» **INSTRUCTIONS FOR THE TASK**
Extract the complete data exactly as given.
>> begin
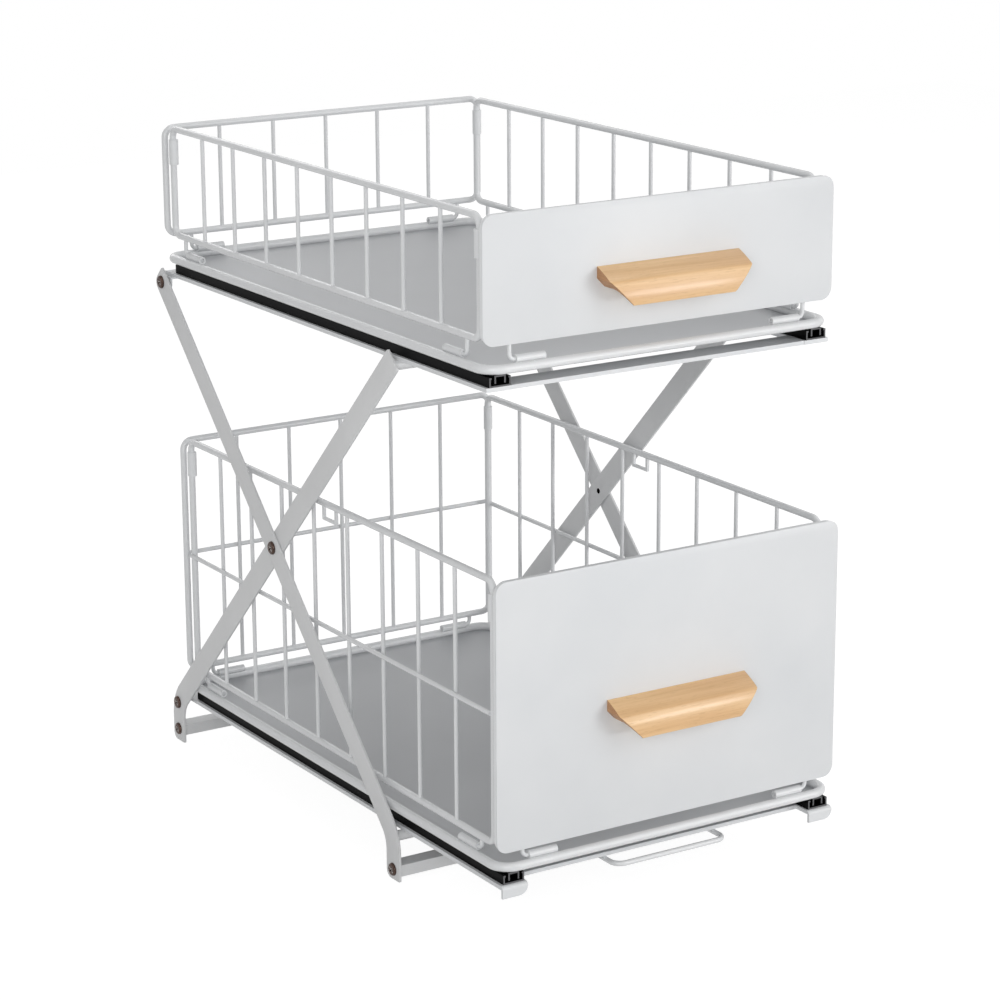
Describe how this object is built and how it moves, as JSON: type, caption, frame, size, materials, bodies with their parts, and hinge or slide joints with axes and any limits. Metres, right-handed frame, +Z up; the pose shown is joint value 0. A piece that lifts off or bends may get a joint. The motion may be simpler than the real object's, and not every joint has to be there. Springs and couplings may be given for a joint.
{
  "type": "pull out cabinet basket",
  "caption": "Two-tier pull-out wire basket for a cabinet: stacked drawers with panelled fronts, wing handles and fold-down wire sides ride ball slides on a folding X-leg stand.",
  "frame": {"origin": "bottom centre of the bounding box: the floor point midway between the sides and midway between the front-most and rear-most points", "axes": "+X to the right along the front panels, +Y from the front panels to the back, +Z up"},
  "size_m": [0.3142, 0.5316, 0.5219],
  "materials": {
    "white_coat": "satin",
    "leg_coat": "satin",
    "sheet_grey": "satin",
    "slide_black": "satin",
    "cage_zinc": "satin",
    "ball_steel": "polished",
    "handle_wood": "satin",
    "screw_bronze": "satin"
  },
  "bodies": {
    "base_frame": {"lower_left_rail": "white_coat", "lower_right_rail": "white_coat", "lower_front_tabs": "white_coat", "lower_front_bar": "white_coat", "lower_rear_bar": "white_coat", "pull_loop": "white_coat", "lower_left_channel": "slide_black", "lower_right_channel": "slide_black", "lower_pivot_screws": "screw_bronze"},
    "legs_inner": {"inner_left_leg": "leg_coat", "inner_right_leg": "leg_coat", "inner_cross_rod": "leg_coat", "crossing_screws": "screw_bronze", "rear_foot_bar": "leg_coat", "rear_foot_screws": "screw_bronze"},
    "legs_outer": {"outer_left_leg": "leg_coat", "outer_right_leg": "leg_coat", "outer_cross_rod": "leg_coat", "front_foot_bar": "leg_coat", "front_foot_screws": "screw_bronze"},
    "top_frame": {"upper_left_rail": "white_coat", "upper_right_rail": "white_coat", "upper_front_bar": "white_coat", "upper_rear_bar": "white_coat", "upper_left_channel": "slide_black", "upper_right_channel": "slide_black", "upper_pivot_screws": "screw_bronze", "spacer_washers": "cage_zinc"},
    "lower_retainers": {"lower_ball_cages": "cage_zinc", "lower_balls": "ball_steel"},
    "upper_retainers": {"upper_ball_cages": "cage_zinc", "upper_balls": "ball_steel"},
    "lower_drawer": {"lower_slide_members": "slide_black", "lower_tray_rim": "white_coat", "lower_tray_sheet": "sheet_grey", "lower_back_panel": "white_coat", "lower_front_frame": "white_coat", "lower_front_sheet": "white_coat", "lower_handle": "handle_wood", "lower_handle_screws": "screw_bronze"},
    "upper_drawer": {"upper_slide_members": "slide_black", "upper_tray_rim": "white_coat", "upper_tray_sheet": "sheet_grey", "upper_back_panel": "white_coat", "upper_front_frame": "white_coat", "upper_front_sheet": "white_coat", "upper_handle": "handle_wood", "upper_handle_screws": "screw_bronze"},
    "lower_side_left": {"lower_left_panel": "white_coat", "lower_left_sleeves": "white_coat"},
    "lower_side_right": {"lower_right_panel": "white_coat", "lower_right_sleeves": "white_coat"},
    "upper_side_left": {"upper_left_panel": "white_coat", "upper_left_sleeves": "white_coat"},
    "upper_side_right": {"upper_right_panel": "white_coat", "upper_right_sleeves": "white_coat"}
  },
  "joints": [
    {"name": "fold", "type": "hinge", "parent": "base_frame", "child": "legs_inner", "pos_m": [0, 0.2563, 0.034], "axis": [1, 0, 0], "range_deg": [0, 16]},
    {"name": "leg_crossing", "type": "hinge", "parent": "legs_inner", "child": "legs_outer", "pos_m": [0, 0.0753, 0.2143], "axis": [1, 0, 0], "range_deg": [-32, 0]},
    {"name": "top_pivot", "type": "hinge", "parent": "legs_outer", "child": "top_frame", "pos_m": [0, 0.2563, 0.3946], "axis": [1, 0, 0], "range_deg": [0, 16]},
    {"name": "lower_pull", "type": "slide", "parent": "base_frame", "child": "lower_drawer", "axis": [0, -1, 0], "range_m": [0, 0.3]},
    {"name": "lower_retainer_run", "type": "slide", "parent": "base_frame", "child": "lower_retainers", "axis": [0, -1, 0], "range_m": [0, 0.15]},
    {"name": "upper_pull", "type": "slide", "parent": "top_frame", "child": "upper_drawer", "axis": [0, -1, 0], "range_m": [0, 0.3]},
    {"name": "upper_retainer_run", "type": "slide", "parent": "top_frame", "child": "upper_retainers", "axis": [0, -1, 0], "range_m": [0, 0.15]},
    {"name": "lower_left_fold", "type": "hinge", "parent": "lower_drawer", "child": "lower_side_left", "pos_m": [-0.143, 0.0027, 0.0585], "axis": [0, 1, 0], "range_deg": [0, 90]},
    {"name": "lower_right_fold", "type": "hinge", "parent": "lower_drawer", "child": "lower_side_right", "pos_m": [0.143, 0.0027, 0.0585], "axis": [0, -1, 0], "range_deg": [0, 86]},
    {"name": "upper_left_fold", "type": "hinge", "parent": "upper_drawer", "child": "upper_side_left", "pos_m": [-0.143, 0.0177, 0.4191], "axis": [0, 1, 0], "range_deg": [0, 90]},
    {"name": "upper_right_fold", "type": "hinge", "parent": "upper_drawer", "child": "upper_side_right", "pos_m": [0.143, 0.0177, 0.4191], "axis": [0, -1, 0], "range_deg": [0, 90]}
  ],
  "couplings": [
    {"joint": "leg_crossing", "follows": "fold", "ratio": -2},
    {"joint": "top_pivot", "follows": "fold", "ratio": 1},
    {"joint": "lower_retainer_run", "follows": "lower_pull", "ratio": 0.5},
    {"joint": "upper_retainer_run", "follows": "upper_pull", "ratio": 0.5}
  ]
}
>> end
» **FINISHED TASK**
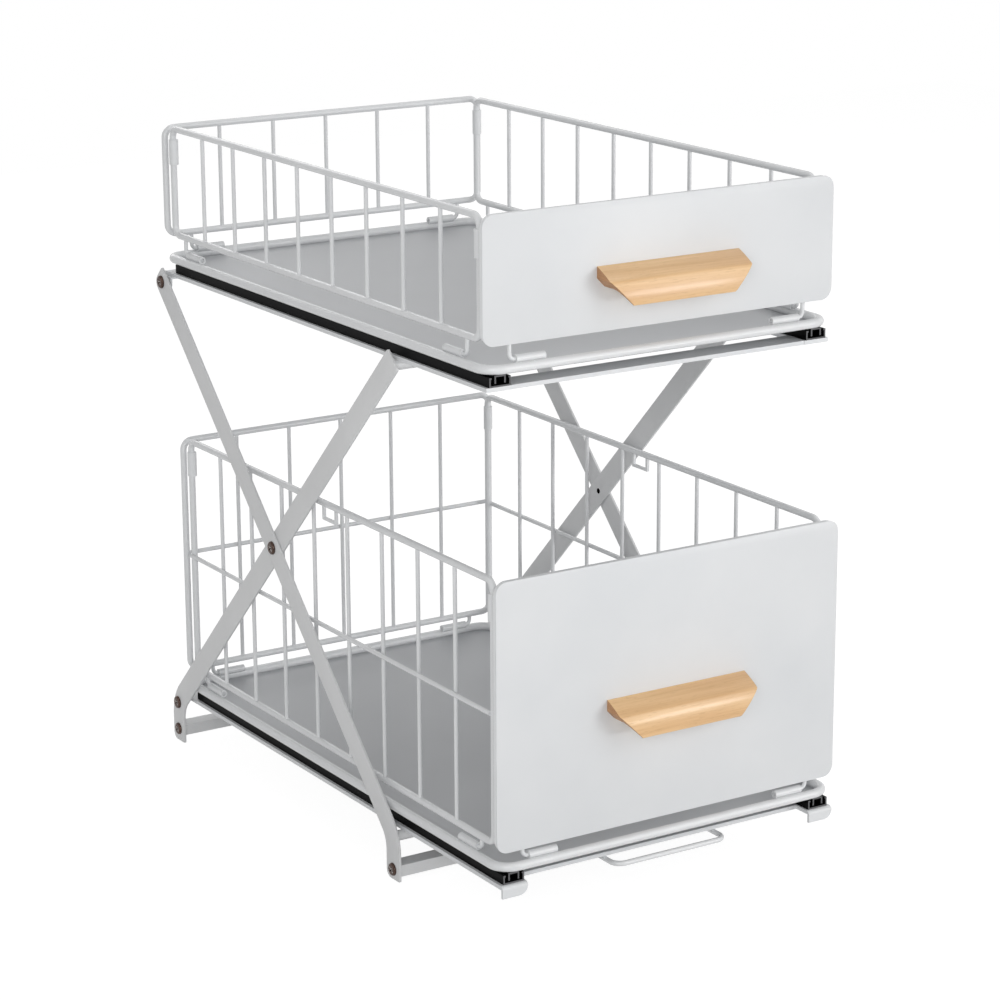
Describe how this object is built and how it moves, as JSON: type, caption, frame, size, materials, bodies with their parts, and hinge or slide joints with axes and any limits. Metres, right-handed frame, +Z up; the pose shown is joint value 0. A piece that lifts off or bends may get a joint. The motion may be simpler than the real object's, and not every joint has to be there. Springs and couplings may be given for a joint.
{
  "type": "pull out cabinet basket",
  "caption": "Two-tier pull-out wire basket for a cabinet: stacked drawers with panelled fronts, wing handles and fold-down wire sides ride ball slides on a folding X-leg stand.",
  "frame": {"origin": "bottom centre of the bounding box: the floor point midway between the sides and midway between the front-most and rear-most points", "axes": "+X to the right along the front panels, +Y from the front panels to the back, +Z up"},
  "size_m": [0.3142, 0.5316, 0.5219],
  "materials": {
    "white_coat": "satin",
    "leg_coat": "satin",
    "sheet_grey": "satin",
    "slide_black": "satin",
    "cage_zinc": "satin",
    "ball_steel": "polished",
    "handle_wood": "satin",
    "screw_bronze": "satin"
  },
  "bodies": {
    "base_frame": {"lower_left_rail": "white_coat", "lower_right_rail": "white_coat", "lower_front_tabs": "white_coat", "lower_front_bar": "white_coat", "lower_rear_bar": "white_coat", "pull_loop": "white_coat", "lower_left_channel": "slide_black", "lower_right_channel": "slide_black", "lower_pivot_screws": "screw_bronze"},
    "legs_inner": {"inner_left_leg": "leg_coat", "inner_right_leg": "leg_coat", "inner_cross_rod": "leg_coat", "crossing_screws": "screw_bronze", "rear_foot_bar": "leg_coat", "rear_foot_screws": "screw_bronze"},
    "legs_outer": {"outer_left_leg": "leg_coat", "outer_right_leg": "leg_coat", "outer_cross_rod": "leg_coat", "front_foot_bar": "leg_coat", "front_foot_screws": "screw_bronze"},
    "top_frame": {"upper_left_rail": "white_coat", "upper_right_rail": "white_coat", "upper_front_bar": "white_coat", "upper_rear_bar": "white_coat", "upper_left_channel": "slide_black", "upper_right_channel": "slide_black", "upper_pivot_screws": "screw_bronze", "spacer_washers": "cage_zinc"},
    "lower_retainers": {"lower_ball_cages": "cage_zinc", "lower_balls": "ball_steel"},
    "upper_retainers": {"upper_ball_cages": "cage_zinc", "upper_balls": "ball_steel"},
    "lower_drawer": {"lower_slide_members": "slide_black", "lower_tray_rim": "white_coat", "lower_tray_sheet": "sheet_grey", "lower_back_panel": "white_coat", "lower_front_frame": "white_coat", "lower_front_sheet": "white_coat", "lower_handle": "handle_wood", "lower_handle_screws": "screw_bronze"},
    "upper_drawer": {"upper_slide_members": "slide_black", "upper_tray_rim": "white_coat", "upper_tray_sheet": "sheet_grey", "upper_back_panel": "white_coat", "upper_front_frame": "white_coat", "upper_front_sheet": "white_coat", "upper_handle": "handle_wood", "upper_handle_screws": "screw_bronze"},
    "lower_side_left": {"lower_left_panel": "white_coat", "lower_left_sleeves": "white_coat"},
    "lower_side_right": {"lower_right_panel": "white_coat", "lower_right_sleeves": "white_coat"},
    "upper_side_left": {"upper_left_panel": "white_coat", "upper_left_sleeves": "white_coat"},
    "upper_side_right": {"upper_right_panel": "white_coat", "upper_right_sleeves": "white_coat"}
  },
  "joints": [
    {"name": "fold", "type": "hinge", "parent": "base_frame", "child": "legs_inner", "pos_m": [0, 0.2563, 0.034], "axis": [1, 0, 0], "range_deg": [0, 16]},
    {"name": "leg_crossing", "type": "hinge", "parent": "legs_inner", "child": "legs_outer", "pos_m": [0, 0.0753, 0.2143], "axis": [1, 0, 0], "range_deg": [-32, 0]},
    {"name": "top_pivot", "type": "hinge", "parent": "legs_outer", "child": "top_frame", "pos_m": [0, 0.2563, 0.3946], "axis": [1, 0, 0], "range_deg": [0, 16]},
    {"name": "lower_pull", "type": "slide", "parent": "base_frame", "child": "lower_drawer", "axis": [0, -1, 0], "range_m": [0, 0.3]},
    {"name": "lower_retainer_run", "type": "slide", "parent": "base_frame", "child": "lower_retainers", "axis": [0, -1, 0], "range_m": [0, 0.15]},
    {"name": "upper_pull", "type": "slide", "parent": "top_frame", "child": "upper_drawer", "axis": [0, -1, 0], "range_m": [0, 0.3]},
    {"name": "upper_retainer_run", "type": "slide", "parent": "top_frame", "child": "upper_retainers", "axis": [0, -1, 0], "range_m": [0, 0.15]},
    {"name": "lower_left_fold", "type": "hinge", "parent": "lower_drawer", "child": "lower_side_left", "pos_m": [-0.143, 0.0027, 0.0585], "axis": [0, 1, 0], "range_deg": [0, 90]},
    {"name": "lower_right_fold", "type": "hinge", "parent": "lower_drawer", "child": "lower_side_right", "pos_m": [0.143, 0.0027, 0.0585], "axis": [0, -1, 0], "range_deg": [0, 86]},
    {"name": "upper_left_fold", "type": "hinge", "parent": "upper_drawer", "child": "upper_side_left", "pos_m": [-0.143, 0.0177, 0.4191], "axis": [0, 1, 0], "range_deg": [0, 90]},
    {"name": "upper_right_fold", "type": "hinge", "parent": "upper_drawer", "child": "upper_side_right", "pos_m": [0.143, 0.0177, 0.4191], "axis": [0, -1, 0], "range_deg": [0, 90]}
  ],
  "couplings": [
    {"joint": "leg_crossing", "follows": "fold", "ratio": -2},
    {"joint": "top_pivot", "follows": "fold", "ratio": 1},
    {"joint": "lower_retainer_run", "follows": "lower_pull", "ratio": 0.5},
    {"joint": "upper_retainer_run", "follows": "upper_pull", "ratio": 0.5}
  ]
}